+++ SOURCE MATERIAL +++

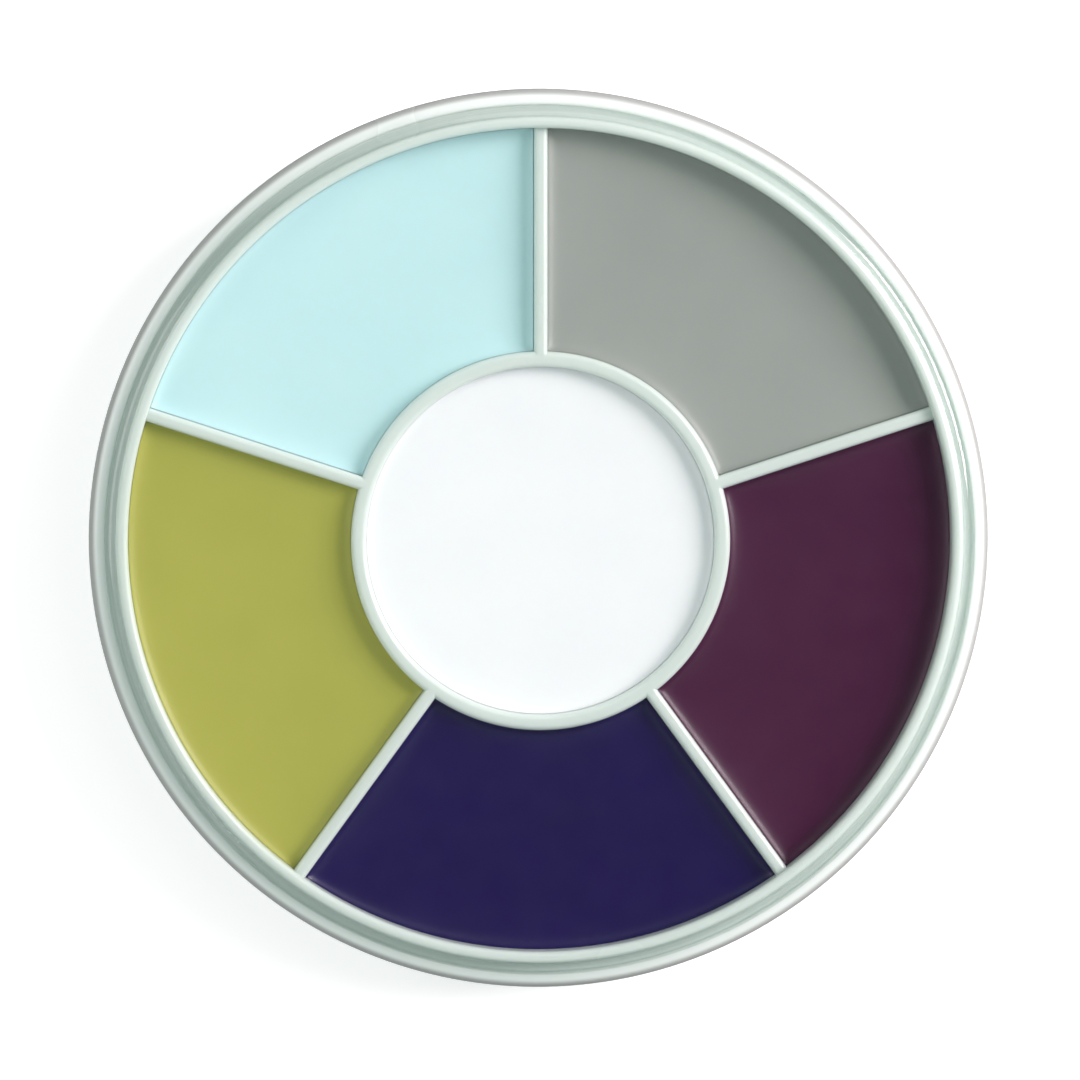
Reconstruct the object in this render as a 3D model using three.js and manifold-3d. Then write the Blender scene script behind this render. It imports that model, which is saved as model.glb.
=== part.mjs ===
// A round palette of six creams: a white moulded tray with five wedge wells round a centre well,
// the creams that fill them, a clear lid that snaps over the tray's lip, and a label underneath.
// Millimetres, +Z up. The origin is the centre of the foot ring, on the surface that it stands on.
import * as THREE from "three";
import { mergeVertices } from "three/addons/utils/BufferGeometryUtils.js";
import Module from "manifold-3d";

// Tray, rim
const trayDiameter = 83; // over the shoulder
const trayHeight = 10.6; // foot to the top of the lip
const lipRise = 1.9; // top of the lip above the top of the shoulder
const shoulderWidth = 1.5; // rounded ring outside the lid's seat
const shoulderThickness = 2.3; // top of the shoulder to its underside
const seatDepth = 0.5; // the lid's seat, below the shoulder
const lipWall = 1.05; // raised lip, inside the lid's seat
const snapRingHeight = 0.08; // on the lip's outer face, where the lid snaps over
const snapRingWidth = 0.32;
const snapRingDrop = 1.1; // middle of the snap ring, below the top of the lip

// Tray, wells
const wellCount = 5;
const firstDividerAngle = Math.PI / 2; // one divider runs along +Y
const dividerWall = 1.25;
const dividerDrop = 0.9; // tops of dividers and hub ring, below the top of the lip
const hubDiameter = 34.9; // over the ring round the centre well
const hubWall = 1.45;
const sideWall = 1.35; // outer wall of the wells, below the shoulder
const floorWall = 1.3;
const footHeight = 0.9; // foot ring, below the underside of the floor
const footWidth = 2.4;
const joinDepth = 0.4; // how far a divider reaches into the floor, the lip and the hub ring

// Edge radii
const lipEdge = 0.45;
const dividerEdge = 0.45;
const hubEdge = 0.5;
const shoulderOuterEdge = 1.1;
const shoulderInnerEdge = 0.3;
const undersideEdge = 0.5;
const lidOuterEdge = 0.8;
const lidInnerEdge = 0.3;

// Creams
const creamDrop = 1.3; // surface, below the tops of the dividers
const creamGap = 0.1; // between a cream and the tray

// Lid
const lidWall = 0.8; // skirt
const lidPlate = 1.0; // flat top
const lidSideGap = 0.15; // skirt to lip, and skirt to shoulder
const lidTopGap = 0.3; // plate to the top of the lip
const lidSeatGap = 0.1; // foot of the skirt to the seat

// Label
const labelMargin = 3.8; // to the inside of the foot ring
const labelThickness = 0.2;
const labelGap = 0.05; // to the underside of the floor

// Facets
const turnSteps = 80; // flats in a full turn, a multiple of wellCount
const edgeStep = 0.27; // an edge gets one flat for each of these in its radius

// Radii and levels that follow from the sizes above
const trayRadius = trayDiameter / 2;
const shoulderInner = trayRadius - shoulderWidth;
const lipOuter = shoulderInner - 2 * lidSideGap - lidWall;
const wellRadius = lipOuter - lipWall;
const dishRadius = wellRadius + sideWall;
const footInner = dishRadius - footWidth;
const hubOuter = hubDiameter / 2;
const hubInner = hubOuter - hubWall;
const floorTop = footHeight + floorWall;
const shoulderHeight = trayHeight - lipRise;
const seatLevel = shoulderHeight - seatDepth;
const dividerTop = trayHeight - dividerDrop;
const creamTop = dividerTop - creamDrop;

const wasm = await Module();
wasm.setup();

// A line through [x, y, radius] corners, each with a radius turned into an arc. Where two arcs
// need more than the edge between them, both get smaller.
function rounded(corners) {
  const points = corners.map(([x, y]) => new THREE.Vector2(x, y));
  const halfAngle = (i) => {
    const back = points[i - 1].clone().sub(points[i]);
    const ahead = points[i + 1].clone().sub(points[i]);
    return back.angleTo(ahead) / 2;
  };
  const reach = corners.map(([, , radius], i) => (radius ? radius / Math.tan(halfAngle(i)) : 0));
  for (let i = 0; i + 1 < points.length; i++) {
    const needed = reach[i] + reach[i + 1];
    const room = 0.98 * points[i].distanceTo(points[i + 1]);
    const share = needed > room ? room / needed : 1;
    reach[i] *= share;
    reach[i + 1] *= share;
  }
  return points.flatMap((corner, i) => {
    if (!reach[i]) return [corner];
    const half = halfAngle(i);
    const radius = reach[i] * Math.tan(half);
    const back = points[i - 1].clone().sub(corner).normalize();
    const ahead = points[i + 1].clone().sub(corner).normalize();
    const middle = back.clone().add(ahead).setLength(radius / Math.sin(half)).add(corner);
    const start = back.multiplyScalar(reach[i]).add(corner);
    const end = ahead.multiplyScalar(reach[i]).add(corner);
    const turn = start.clone().sub(middle).cross(end.clone().sub(middle));
    const sweep = Math.sign(turn) * (Math.PI - 2 * half);
    const steps = Math.max(2, Math.round(radius / edgeStep));
    return Array.from({ length: steps + 1 }, (_, k) =>
      start.clone().rotateAround(middle, (sweep * k) / steps),
    );
  });
}

// The solid that an outline of [radius, height, edge radius] corners makes about the Z axis.
function revolve(corners) {
  return new THREE.LatheGeometry(rounded(corners), turnSteps).rotateX(Math.PI / 2);
}

function toSolid(geometry) {
  const bare = geometry.clone().deleteAttribute("normal").deleteAttribute("uv");
  const merged = mergeVertices(bare, 1e-4);
  return new wasm.Manifold(
    new wasm.Mesh({
      numProp: 3,
      vertProperties: merged.attributes.position.array,
      triVerts: new Uint32Array(merged.index.array),
    }),
  );
}

function toGeometry(solid) {
  const { vertProperties, triVerts } = solid.getMesh();
  const geometry = new THREE.BufferGeometry();
  geometry.setAttribute("position", new THREE.BufferAttribute(vertProperties, 3));
  geometry.setIndex(new THREE.BufferAttribute(triVerts, 1));
  geometry.computeVertexNormals();
  return geometry;
}

// The moulding without its dividers: foot, side, shoulder, seat, lip, floor and hub ring.
function dishGeometry() {
  const shoulderFoot = shoulderHeight - shoulderThickness;
  const snapRingLevel = trayHeight - snapRingDrop;
  return revolve([
    [0, footHeight],
    [footInner, footHeight],
    [footInner, 0],
    [dishRadius, 0, undersideEdge],
    [dishRadius, shoulderFoot, undersideEdge],
    [trayRadius, shoulderFoot, undersideEdge],
    [trayRadius, shoulderHeight, shoulderOuterEdge],
    [shoulderInner, shoulderHeight, shoulderInnerEdge],
    [shoulderInner, seatLevel],
    [lipOuter, seatLevel],
    [lipOuter, snapRingLevel - snapRingWidth / 2],
    [lipOuter + snapRingHeight, snapRingLevel],
    [lipOuter, snapRingLevel + snapRingWidth / 2],
    [lipOuter, trayHeight, lipEdge],
    [wellRadius, trayHeight, lipEdge],
    [wellRadius, floorTop],
    [hubOuter, floorTop],
    [hubOuter, dividerTop, hubEdge],
    [hubInner, dividerTop, hubEdge],
    [hubInner, floorTop],
    [0, floorTop],
  ]);
}

// One divider along +X, with a rounded top, let into the hub ring, the floor and the lip.
function dividerGeometry() {
  const half = dividerWall / 2;
  const base = floorTop - joinDepth;
  const section = new THREE.Shape(
    rounded([
      [-half, base],
      [-half, dividerTop, dividerEdge],
      [half, dividerTop, dividerEdge],
      [half, base],
    ]),
  );
  const start = hubOuter - joinDepth;
  const length = wellRadius + joinDepth - start;
  const bar = new THREE.ExtrudeGeometry(section, { depth: length, bevelEnabled: false });
  return bar.rotateX(Math.PI / 2).rotateZ(Math.PI / 2).translate(start, 0, 0);
}

// Dividers go clockwise from the first, seen from above.
function dividerAngle(i) {
  return firstDividerAngle - (2 * Math.PI * i) / wellCount;
}

function trayGeometry() {
  let tray = toSolid(dishGeometry());
  for (let i = 0; i < wellCount; i++) {
    tray = tray.add(toSolid(dividerGeometry().rotateZ(dividerAngle(i))));
  }
  return toGeometry(tray);
}

// A cream with the given outline seen from above, from the floor of its well to its surface.
function fillGeometry(outline, curveSegments) {
  const bottom = floorTop + creamGap;
  const options = { depth: creamTop - bottom, bevelEnabled: false, curveSegments };
  return new THREE.ExtrudeGeometry(outline, options).translate(0, 0, bottom);
}

// The fill of the well between divider i and the next.
function wedgeFillGeometry(i) {
  const offset = dividerWall / 2 + creamGap;
  const outer = wellRadius - creamGap;
  const inner = hubOuter + creamGap;
  const outerTrim = Math.asin(offset / outer);
  const innerTrim = Math.asin(offset / inner);
  const from = dividerAngle(i + 1);
  const to = dividerAngle(i);
  const outline = new THREE.Shape();
  outline.absarc(0, 0, outer, from + outerTrim, to - outerTrim, false);
  outline.absarc(0, 0, inner, to - innerTrim, from + innerTrim, true);
  return fillGeometry(outline, turnSteps / wellCount);
}

function centreFillGeometry() {
  const outline = new THREE.Shape();
  outline.absarc(0, 0, hubInner - creamGap, 0, 2 * Math.PI, false);
  return fillGeometry(outline, turnSteps);
}

// A plate with a skirt that stands in the seat between the lip and the shoulder.
function lidGeometry() {
  const outer = shoulderInner - lidSideGap;
  const inner = lipOuter + lidSideGap;
  const underside = trayHeight + lidTopGap;
  const foot = seatLevel + lidSeatGap;
  return revolve([
    [0, underside],
    [inner, underside, lidInnerEdge],
    [inner, foot],
    [outer, foot],
    [outer, underside + lidPlate, lidOuterEdge],
    [0, underside + lidPlate],
  ]);
}

function labelGeometry() {
  const bottom = footHeight - labelGap - labelThickness;
  const radius = footInner - labelMargin;
  return revolve([
    [0, bottom],
    [radius, bottom],
    [radius, bottom + labelThickness],
    [0, bottom + labelThickness],
  ]);
}

function piece(name, geometry, color, roughness, extra = {}) {
  const material = new THREE.MeshStandardMaterial({ color, roughness, metalness: 0, ...extra });
  const mesh = new THREE.Mesh(geometry, material);
  mesh.name = name;
  return mesh;
}

// One for each well, clockwise from the first divider
const wedgeCreams = [
  ["grey_cream", "#9b9f97"],
  ["burgundy_cream", "#4a2240"],
  ["violet_cream", "#281f58"],
  ["olive_cream", "#aeb052"],
  ["ice_blue_cream", "#bfe8ea"],
];

const palette = new THREE.Group();
palette.add(piece("base_tray", trayGeometry(), "#eef2ec", 0.35));
wedgeCreams.forEach(([name, color], i) => palette.add(piece(name, wedgeFillGeometry(i), color, 0.5)));
palette.add(piece("white_cream", centreFillGeometry(), "#f6f7fb", 0.5));
palette.add(piece("underside_label", labelGeometry(), "#f4f4f0", 0.85));
palette.add(piece("clear_lid", lidGeometry(), "#f2f7f6", 0.08, { transparent: true, opacity: 0.2 }));

export default palette;
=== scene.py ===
import math

import bmesh
import bpy
import numpy as np
from mathutils import Matrix, Vector, noise


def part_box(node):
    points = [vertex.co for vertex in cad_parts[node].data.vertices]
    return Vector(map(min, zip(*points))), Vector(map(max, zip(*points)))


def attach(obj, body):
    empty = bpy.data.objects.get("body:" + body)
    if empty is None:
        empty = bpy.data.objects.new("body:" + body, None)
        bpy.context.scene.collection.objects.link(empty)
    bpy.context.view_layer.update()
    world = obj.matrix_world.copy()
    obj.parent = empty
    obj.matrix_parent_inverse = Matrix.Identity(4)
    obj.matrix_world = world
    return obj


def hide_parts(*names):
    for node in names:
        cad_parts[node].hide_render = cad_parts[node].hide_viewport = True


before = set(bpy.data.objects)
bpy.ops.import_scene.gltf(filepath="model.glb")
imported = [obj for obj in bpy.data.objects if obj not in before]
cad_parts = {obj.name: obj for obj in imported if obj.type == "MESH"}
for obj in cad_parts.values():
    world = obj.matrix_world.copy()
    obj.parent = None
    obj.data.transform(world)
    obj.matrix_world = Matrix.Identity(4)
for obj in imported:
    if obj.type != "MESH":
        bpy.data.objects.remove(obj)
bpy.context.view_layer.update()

# Round palette of six creams: a white moulded tray, six poured creams, a clear press-on lid
# and a paper label under the floor. Metres, +Z up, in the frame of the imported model.


def mm(value):
    return value * 0.001


def srgbToLinear(hexColour):
    parts = [int(hexColour[i : i + 2], 16) / 255 for i in (1, 3, 5)]
    linear = [c / 12.92 if c <= 0.04045 else ((c + 0.055) / 1.055) ** 2.4 for c in parts]
    return (*linear, 1.0)


# each node's box, as its lowest and its highest corner
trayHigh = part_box("base_tray")[1]
lidLow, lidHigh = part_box("clear_lid")
discLow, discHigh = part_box("white_cream")
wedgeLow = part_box("violet_cream")[0]
labelLow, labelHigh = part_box("underside_label")

cad = {
    "creamGap": mm(0.1),  # what the CAD leaves between a cream and the tray
    "seatGap": mm(0.1),  # foot of the lid's skirt to its seat
    "sideGap": mm(0.15),  # lid's skirt to the lip, and to the shoulder
}
trayRadius = trayHigh.x
lipTop = trayHigh.z
wellRadius = -wedgeLow.y + cad["creamGap"]
hubInner = discHigh.x + cad["creamGap"]
floorTop = discLow.z - cad["creamGap"]
creamTop = discHigh.z
seatLevel = lidLow.z - cad["seatGap"]
shoulderInner = lidHigh.x + cad["sideGap"]


def addNode(tree, kind, settings=None, **inputs):
    # settings go on the node, inputs on its sockets: a socket links, anything else is a value
    node = tree.nodes.new(kind)
    for key, value in (settings or {}).items():
        setattr(node, key, value)
    for key, value in inputs.items():
        name = key.replace("_", " ")
        socket = node.inputs[int(key[5:])] if key.startswith("input") else node.inputs[name]
        if isinstance(value, bpy.types.NodeSocket):
            tree.links.new(value, socket)
        else:
            socket.default_value = value
    return node


def newMaterial(name):
    material = bpy.data.materials.new(name)
    material.use_nodes = True
    material.node_tree.nodes.clear()
    return material, material.node_tree


def makeObject(name, vertices, faces, materials, sharpAngle=32, slotOf=None):
    mesh = bpy.data.meshes.new(name)
    mesh.from_pydata([tuple(v) for v in vertices], [], faces)
    if slotOf is not None:
        mesh.polygons.foreach_set("material_index", slotOf)
    shape = bmesh.new()
    shape.from_mesh(mesh)
    bmesh.ops.remove_doubles(shape, verts=shape.verts, dist=mm(0.0005))  # a ring of no radius is one point
    bmesh.ops.recalc_face_normals(shape, faces=shape.faces)
    shape.to_mesh(mesh)
    shape.free()
    mesh.shade_smooth()
    mesh.set_sharp_from_angle(angle=math.radians(sharpAngle))
    for material in materials:
        mesh.materials.append(material)
    piece = bpy.data.objects.new(name, mesh)
    bpy.context.scene.collection.objects.link(piece)
    return piece


def gridFaces(rows, columns, wrap, start=0):
    # quads between neighbouring rows; wrap joins the last column to the first
    faces = []
    for i in range(rows - 1):
        for j in range(columns if wrap else columns - 1):
            k = (j + 1) % columns
            a, b = start + i * columns, start + (i + 1) * columns
            faces.append((a + j, a + k, b + k, b + j))
    return faces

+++

GIVEN REQUEST
Print, unaltered, every line from the beginning of the material down to the line with "const snapRingDrop = 1.1;".

CORRECT RESULT
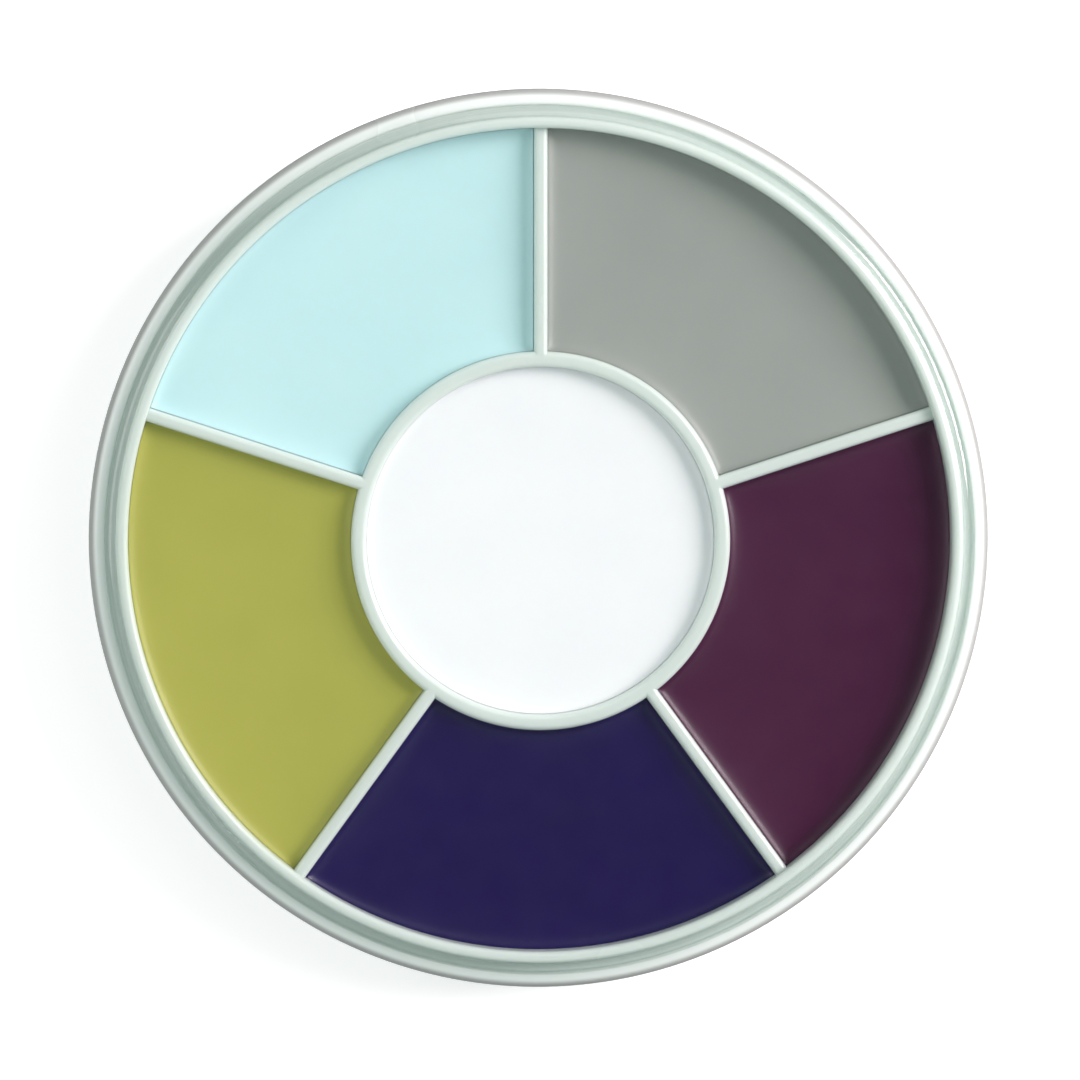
Reconstruct the object in this render as a 3D model using three.js and manifold-3d. Then write the Blender scene script behind this render. It imports that model, which is saved as model.glb.
=== part.mjs ===
// A round palette of six creams: a white moulded tray with five wedge wells round a centre well,
// the creams that fill them, a clear lid that snaps over the tray's lip, and a label underneath.
// Millimetres, +Z up. The origin is the centre of the foot ring, on the surface that it stands on.
import * as THREE from "three";
import { mergeVertices } from "three/addons/utils/BufferGeometryUtils.js";
import Module from "manifold-3d";

// Tray, rim
const trayDiameter = 83; // over the shoulder
const trayHeight = 10.6; // foot to the top of the lip
const lipRise = 1.9; // top of the lip above the top of the shoulder
const shoulderWidth = 1.5; // rounded ring outside the lid's seat
const shoulderThickness = 2.3; // top of the shoulder to its underside
const seatDepth = 0.5; // the lid's seat, below the shoulder
const lipWall = 1.05; // raised lip, inside the lid's seat
const snapRingHeight = 0.08; // on the lip's outer face, where the lid snaps over
const snapRingWidth = 0.32;
const snapRingDrop = 1.1; // middle of the snap ring, below the top of the lip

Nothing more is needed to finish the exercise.